Teenage pregnancies and child marriage take away the opportunities for women to get an education, which would save them from a life of drudgery and broken dreams. Sexual and reproductive health and rights are critical to empowering women. A woman who has no control over how many children she can have and when, loses power over the quality of her life and her children’s, lacking the time or the resources to gain the skills or income she needs to improve this quality.

While Kenya tops East Africa in the use of modern contraceptive methods among married women (55 per cent), there is the larger population of unmarried women and girls who do not access or use family planning services. And have no doubt about it, planned families empower women.

A young woman who holds back from having her first child until she has finished her education faces a much better prospect of greater opportunities in life, higher earnings and better health for her and her family.

Let’s be a bit more creative and use the carrot rather than the stick – rewarding couples who delay and space childbearing, reinforced through social network channels to empower the girl-child through learning by peer group influence.

If she then spaces out the births of subsequent children again she and they will continue in all likelihood to benefit from a more constant and larger income, a healthier family and better chances in life being passed on to the next generation.

The problem with empowerment of women in Kenya is that we are largely a patriarchal society which tends to have a high fertility rate and earlier marriages.

Gender norms and related behaviours are also reinforced in systems and institutions, reaffirming women’s position as less advantaged than men in terms of access to health, education, financial and agricultural extension services.

The empowerment of women is also hampered by gender-based violence including sexual violence and rape.
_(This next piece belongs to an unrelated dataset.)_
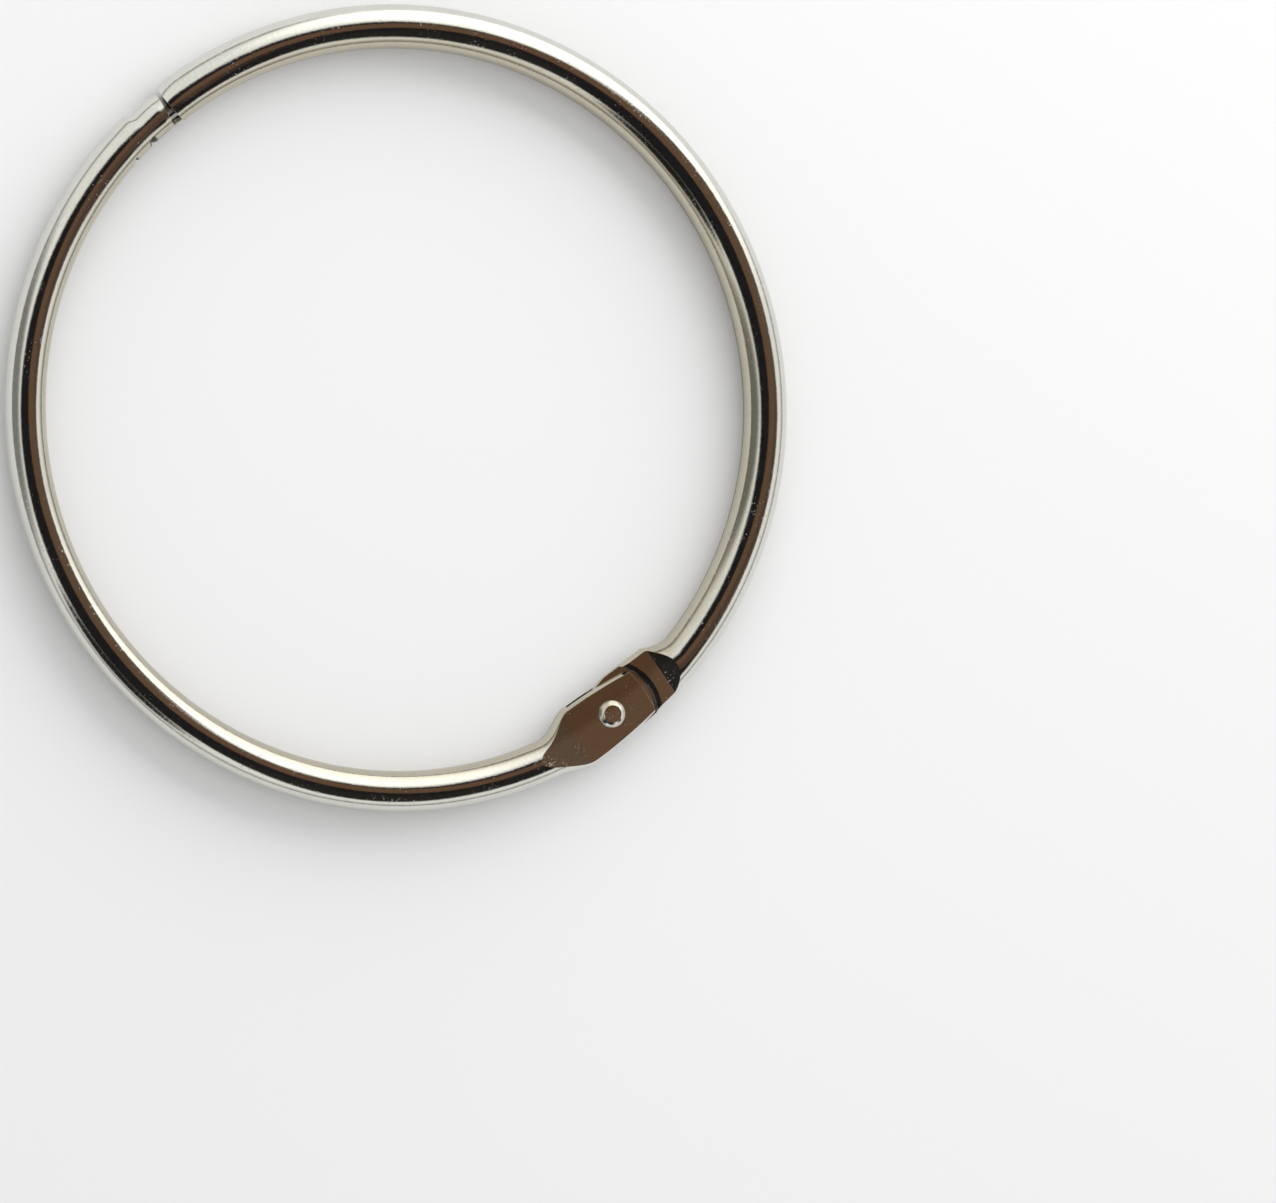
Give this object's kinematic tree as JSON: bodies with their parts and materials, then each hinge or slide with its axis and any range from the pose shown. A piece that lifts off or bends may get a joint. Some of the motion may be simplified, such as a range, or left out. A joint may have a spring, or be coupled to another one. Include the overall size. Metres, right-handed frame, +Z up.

Polygamy, early marriage and other harmful cultural and traditional practices such as female genital mutilation still hinder the progress of women.

There must therefore be a societal shift in gender norms and related behaviours through the adoption of policies and initiatives to empower women. Our political leadership must promote the adjusting and setting of social norms by discussing and encouraging women’s participation in society.

Legislation alone cannot achieve this paradigm shift. Penalties do not break patterns.

Let’s be a bit more creative and use the carrot rather than the stick – rewarding couples who delay and space childbearing, reinforced through social network channels to empower the girl-child through learning by peer group influence.

An empowered female population will enhance both the quality and quantity of human resources available for Kenya’s development.